On the other hand, some may argue that it is impossible for a public company to follow ordinary procedures and comply with the conditions applicable to a foreign-invested company whenever the foreign ownership ratio in the company fluctuates. In that sense, the state authorities should be in the position to control the foreign ownership in the public companies. The latter seems to be practically reasonable.
In a case where a public company actively negotiates with foreign investors for its acquisition (private placement, for instance), the parties have time to consider the cap and adjust the lines of business to achieve the goal. In this case, compliance with both the LOS and other relevant laws, including the LOI and Law on Enterprises (LOE) could be possible. In a case where a public company passively absorbs foreign investment via share transfer transactions among their shareholders on the stock exchanges, the company should not be in the position to adjust or stop their lines of business. Unfortunately, neither argument has been confirmed by any regulations so far, including the current amendment drafts of the LOS, LOI, and LOE.

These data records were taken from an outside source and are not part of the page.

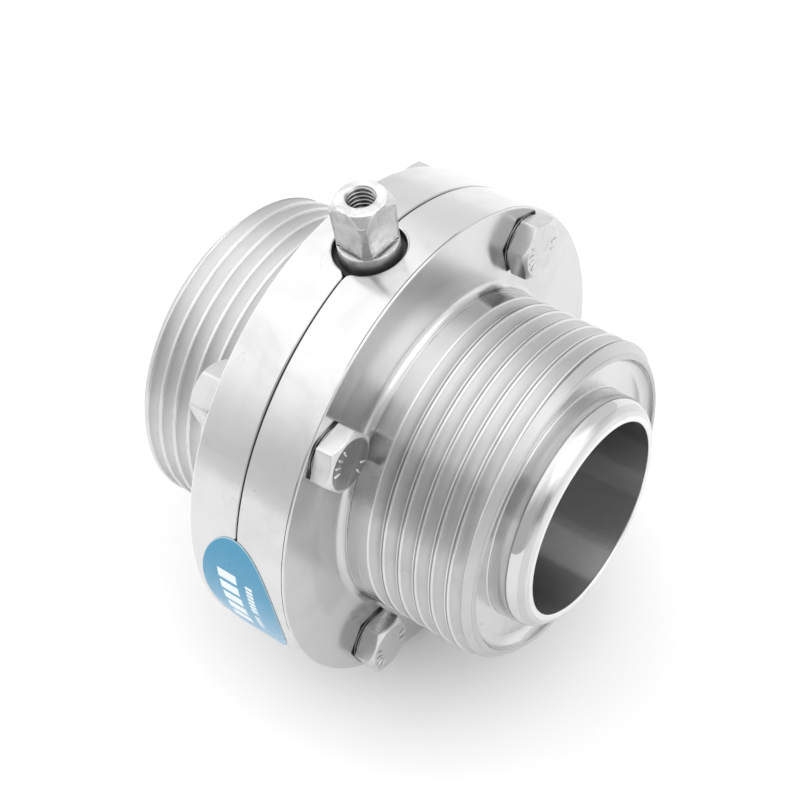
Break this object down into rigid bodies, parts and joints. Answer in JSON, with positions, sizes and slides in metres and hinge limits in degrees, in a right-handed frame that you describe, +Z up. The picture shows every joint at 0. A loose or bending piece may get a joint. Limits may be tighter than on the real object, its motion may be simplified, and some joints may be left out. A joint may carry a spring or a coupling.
{
  "type": "sanitary butterfly valve",
  "caption": "Sanitary butterfly valve: flanged stainless body halves bolted round a rubber seat and a pivoting disc, male threaded ends, square stem.",
  "frame": {"origin": "middle of the disc, where the pipe axis crosses the stem axis", "axes": "+X along the pipe towards the front half, +Z up the stem, +Y completes the right-handed frame"},
  "size_m": [0.0794, 0.0868, 0.0969],
  "materials": {
    "turned_steel": "turned and polished",
    "disc_steel": "machined, slightly worn",
    "fastener_steel": "cold forged, plain",
    "seat_rubber": "moulded, satin",
    "bush_plastic": "moulded, matt",
    "label_film": "printed film"
  },
  "bodies": {
    "body": {"front_body": "turned_steel", "rear_body": "turned_steel", "seat_ring": "seat_rubber", "upper_bush": "bush_plastic", "lower_bush": "bush_plastic", "bolt_1": "fastener_steel", "bolt_2": "fastener_steel", "bolt_3": "fastener_steel", "bolt_4": "fastener_steel", "nut_1": "fastener_steel", "nut_2": "fastener_steel", "nut_3": "fastener_steel", "nut_4": "fastener_steel", "label": "label_film"},
    "disc": {"valve_disc": "disc_steel"}
  },
  "joints": [
    {"name": "disc_turn", "type": "hinge", "parent": "body", "child": "disc", "pos_m": [0, 0, 0], "axis": [0, 0, 1], "range_deg": [0, 90]}
  ]
}
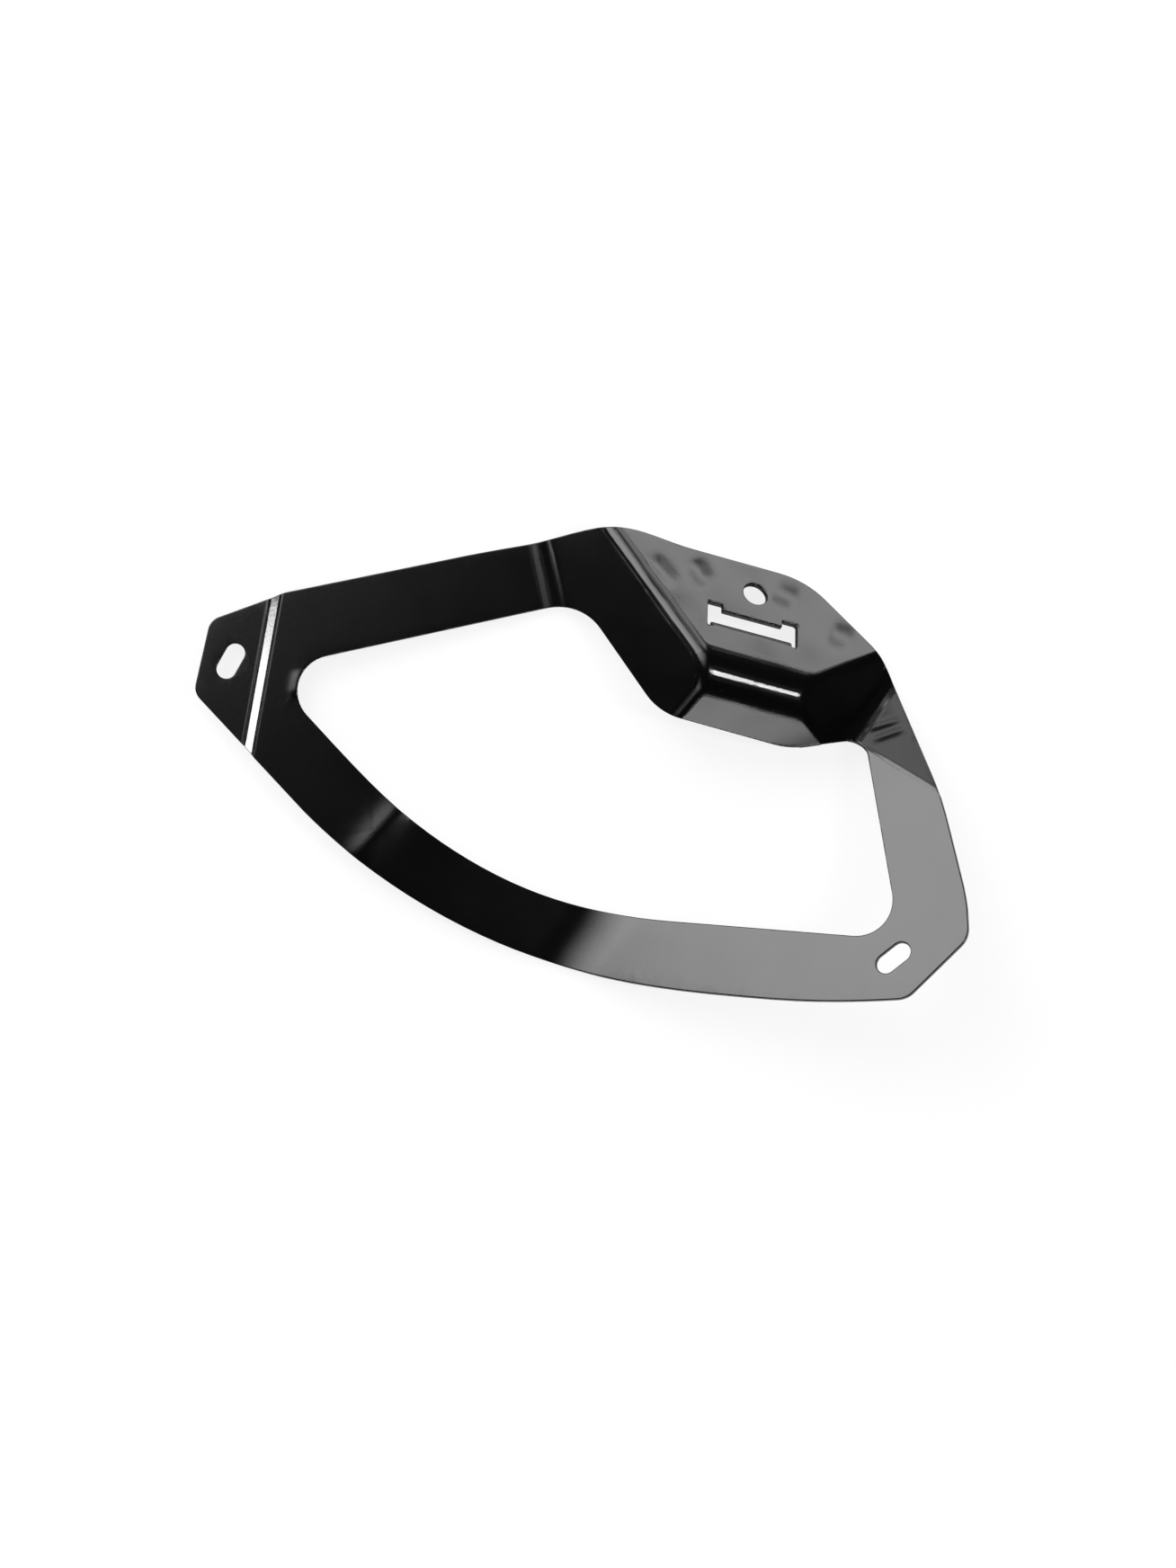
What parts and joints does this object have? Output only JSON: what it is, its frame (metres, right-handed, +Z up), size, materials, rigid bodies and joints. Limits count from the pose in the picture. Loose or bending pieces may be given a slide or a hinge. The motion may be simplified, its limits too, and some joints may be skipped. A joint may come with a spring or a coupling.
{
  "type": "front fender bracket",
  "caption": "Stamped sheet-metal fender bracket: a bowed frame round a large window, with an offset slotted ear, a pressed hump with a holed tab, and a slotted foot plate.",
  "frame": {"origin": "on the table plane, under the middle of the bracket's bounding box, as it lies on its back with the front face up", "axes": "+X along the lower band toward the slotted foot plate, +Y from the band toward the tab with the round hole, +Z up out of the front face"},
  "size_m": [0.2722, 0.1674, 0.0505],
  "materials": {
    "black_paint": "smooth gloss black paint over pressed steel, slight orange peel, thin at the punched edges"
  },
  "bodies": {
    "root": {"fender_bracket": "black_paint"}
  },
  "joints": []
}
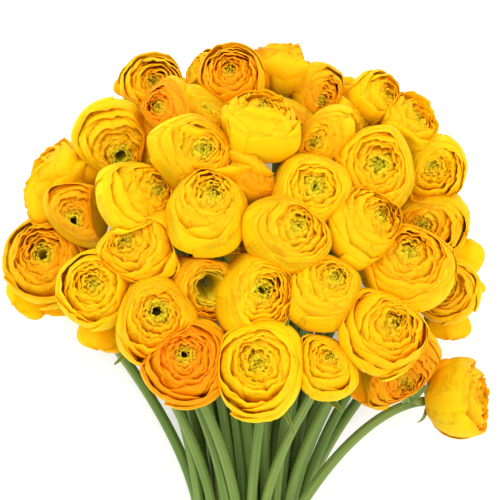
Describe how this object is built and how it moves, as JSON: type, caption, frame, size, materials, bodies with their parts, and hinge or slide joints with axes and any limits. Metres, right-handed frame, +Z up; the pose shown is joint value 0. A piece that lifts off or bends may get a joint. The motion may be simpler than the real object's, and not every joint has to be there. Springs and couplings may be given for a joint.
{
  "type": "tied bunch of cut ranunculus",
  "caption": "Tied bunch of yellow ranunculus lying on its side, a dome of full round blooms on green stems bound with twine.",
  "frame": {"origin": "on the table, under the middle of the whole bunch as it lies", "axes": "+Z up from the table, +Y along the bunch from the cut stem ends to the head of blooms, +X across the head"},
  "size_m": [0.3534, 0.4926, 0.191],
  "materials": {
    "petals": "satin",
    "stems": "satin",
    "twine": "matte"
  },
  "bodies": {
    "root": {"bloom_01": "petals", "bloom_02": "petals", "bloom_03": "petals", "bloom_04": "petals", "bloom_05": "petals", "bloom_06": "petals", "bloom_07": "petals", "bloom_08": "petals", "bloom_09": "petals", "bloom_10": "petals", "bloom_11": "petals", "bloom_12": "petals", "bloom_13": "petals", "bloom_14": "petals", "bloom_15": "petals", "bloom_16": "petals", "bloom_17": "petals", "bloom_18": "petals", "bloom_19": "petals", "bloom_20": "petals", "bloom_21": "petals", "bloom_22": "petals", "bloom_23": "petals", "bloom_24": "petals", "bloom_25": "petals", "bloom_26": "petals", "bloom_27": "petals", "bloom_28": "petals", "bloom_29": "petals", "bloom_30": "petals", "bloom_31": "petals", "bloom_32": "petals", "bloom_33": "petals", "bloom_34": "petals", "bloom_35": "petals", "bloom_36": "petals", "bloom_37": "petals", "bloom_38": "petals", "bloom_39": "petals", "bloom_40": "petals", "bloom_41": "petals", "bloom_42": "petals", "bloom_43": "petals", "bloom_44": "petals", "bloom_45": "petals", "bloom_46": "petals", "bloom_47": "petals", "bloom_48": "petals", "bloom_49": "petals", "bloom_50": "petals", "stem_layer_1": "stems", "stem_layer_2": "stems", "stem_layer_3": "stems", "stem_layer_4": "stems", "stem_layer_5": "stems", "stem_layer_6": "stems", "stray_stem": "stems", "twine_tie": "twine"}
  },
  "joints": []
}
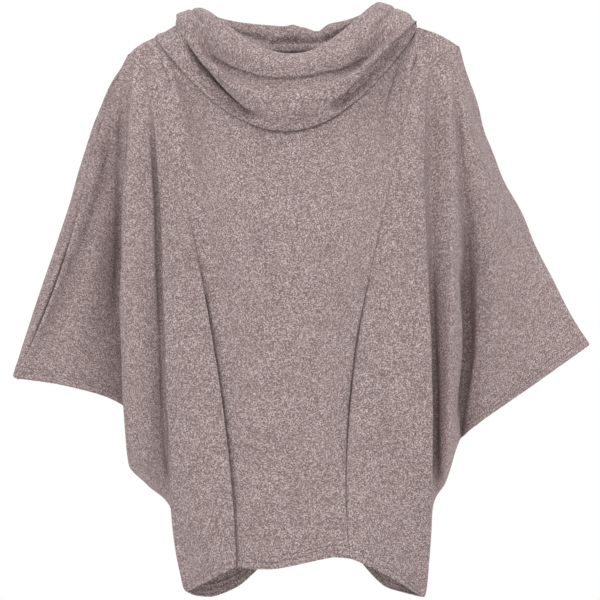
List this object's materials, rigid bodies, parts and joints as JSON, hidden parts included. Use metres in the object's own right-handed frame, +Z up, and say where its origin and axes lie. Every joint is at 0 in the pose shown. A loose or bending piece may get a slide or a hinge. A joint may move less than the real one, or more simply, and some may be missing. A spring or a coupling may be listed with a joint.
{
  "type": "draped cowl-neck knit top",
  "caption": "Hollow knit pullover with a wide rolled cowl collar, draped batwing sleeves and a curved hem, in the form it has when worn",
  "frame": {"origin": "midway between the wearer's shoulders, in the plane between front and back, level with the shoulder tips", "axes": "+Z up; -Y is the front; +X is the side at the right when the front is looked at"},
  "size_m": [0.7769, 0.2329, 0.8109],
  "materials": {
    "front_centre_knit": "matte rib knit, heathered mauve grey, wales running down",
    "front_side_left_knit": "matte rib knit, heathered mauve grey, wales on the bias",
    "front_side_right_knit": "matte rib knit, heathered mauve grey, wales on the bias",
    "back_knit": "matte rib knit, heathered mauve grey, wales running down",
    "collar_knit": "matte rib knit, heathered mauve grey, wales running up the collar"
  },
  "bodies": {
    "root": {"front_centre": "front_centre_knit", "front_side_left": "front_side_left_knit", "front_side_right": "front_side_right_knit", "back": "back_knit", "collar": "collar_knit"}
  },
  "joints": []
}
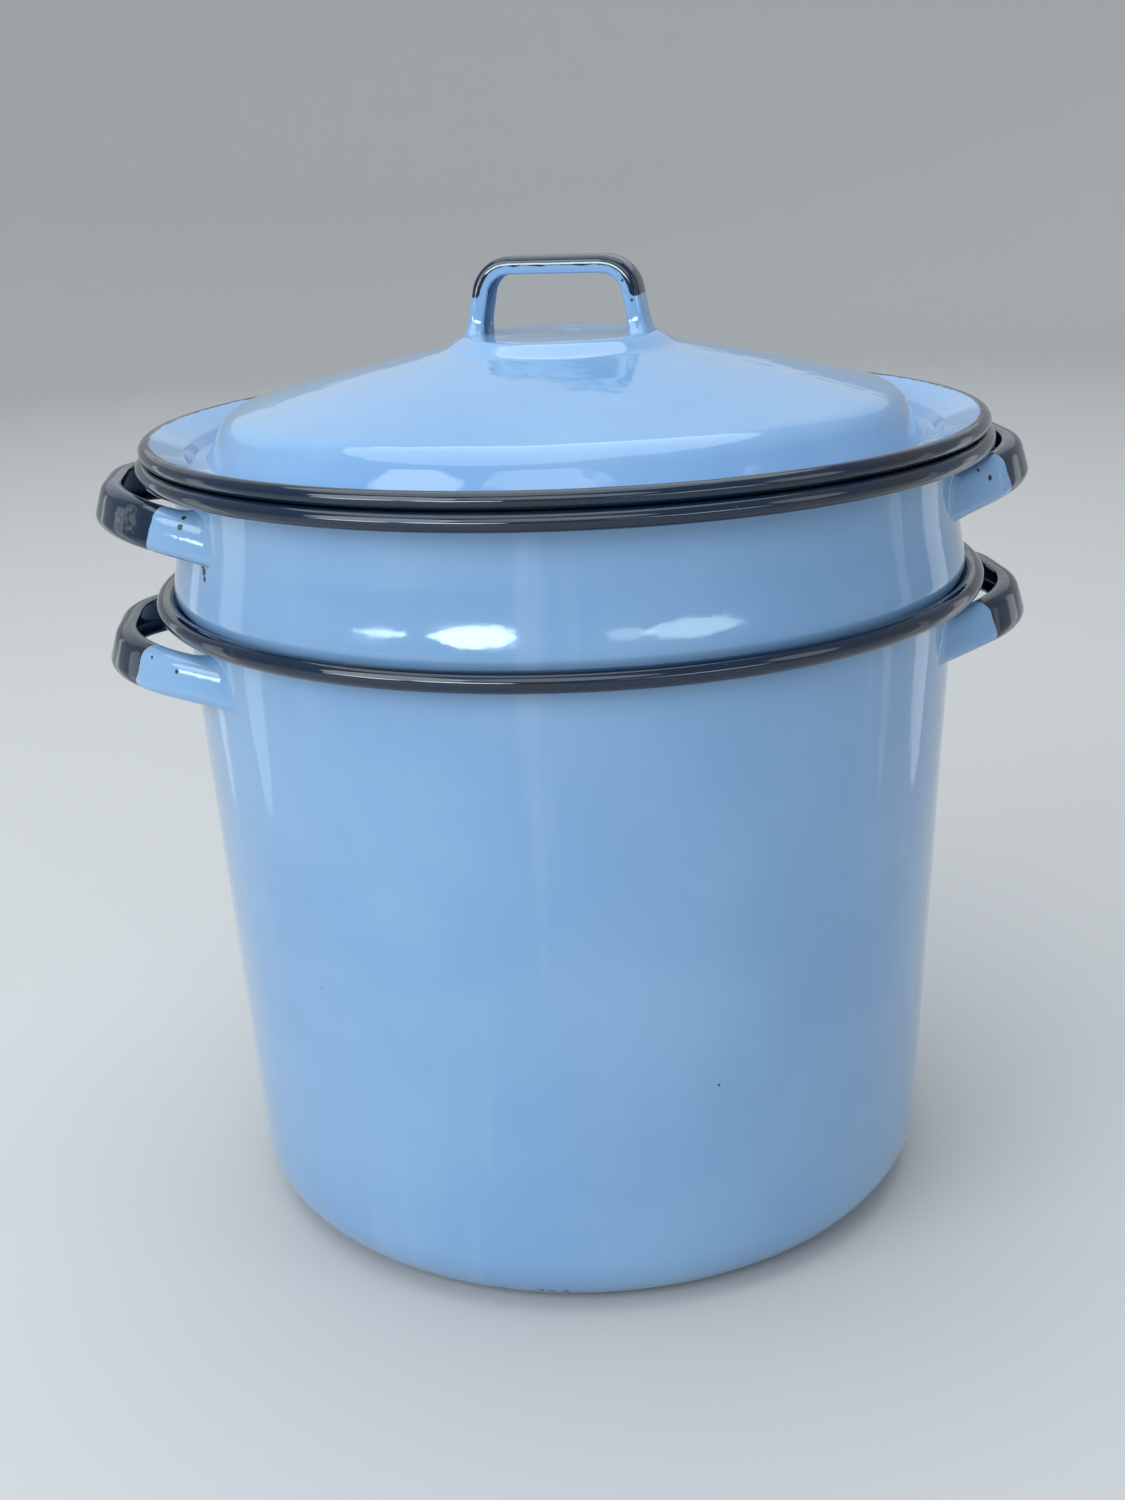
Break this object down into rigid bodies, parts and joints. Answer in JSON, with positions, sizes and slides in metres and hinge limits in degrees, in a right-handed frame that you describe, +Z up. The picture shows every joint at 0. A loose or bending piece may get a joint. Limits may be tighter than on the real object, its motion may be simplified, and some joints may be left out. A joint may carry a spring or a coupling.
{
  "type": "stock pot with steamer insert and lid",
  "caption": "Tapered enamelled steel stock pot with a perforated hanging insert, a domed lid, strap side handles and rolled black rims.",
  "frame": {"origin": "on the table, under the centre of the pot", "axes": "+Z up, +X through the right-hand side handles, -Y towards the viewer"},
  "size_m": [0.3352, 0.3048, 0.3465],
  "materials": {
    "blue_enamel": "gloss vitreous enamel, cornflower blue, black on the rolled rims",
    "black_enamel": "gloss vitreous enamel, black on the grip and blue on the legs",
    "rim_wire_steel": "plain drawn wire, closed inside the rim"
  },
  "bodies": {
    "pot": {"pot_body": "blue_enamel", "pot_rim_wire": "rim_wire_steel", "pot_handle_left": "black_enamel", "pot_handle_right": "black_enamel"},
    "insert": {"insert_body": "blue_enamel", "insert_rim_wire": "rim_wire_steel", "insert_handle_left": "black_enamel", "insert_handle_right": "black_enamel"},
    "lid": {"lid_shell": "blue_enamel", "lid_rim_wire": "rim_wire_steel", "lid_handle": "black_enamel"}
  },
  "joints": [
    {"name": "insert_lift", "type": "slide", "parent": "pot", "child": "insert", "axis": [0, 0, 1], "range_m": [0, 0.15]},
    {"name": "lid_lift", "type": "slide", "parent": "insert", "child": "lid", "axis": [0, 0, 1], "range_m": [0, 0.12]}
  ]
}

Having said that, the LOE's and LOS's amendment drafts officially introduce the concept of non-voting depository receipt (NVDR), which serves as an alternative option for investment by foreign investors without affecting foreign ownership restrictions. Conceptually, by purchasing NVDRs, investors shall receive the same rights, benefits, and obligations as those who purchase a company's ordinary shares, except for voting rights. Accordingly, the foreign ownership cap and issues mentioned above may not arise in this investment scheme, thus making it attractive to foreign investors who do not plan to manage public companies.
The amendments are expected to pass by end of this year for the LOS, and mid-2020 for the LOE and LOI. If passed, these amendments may prompt a new wave of foreign investment into Vietnam. However, since further guidance from the government is essential to understand the whole policy, it is still too early to draw any type of conclusion.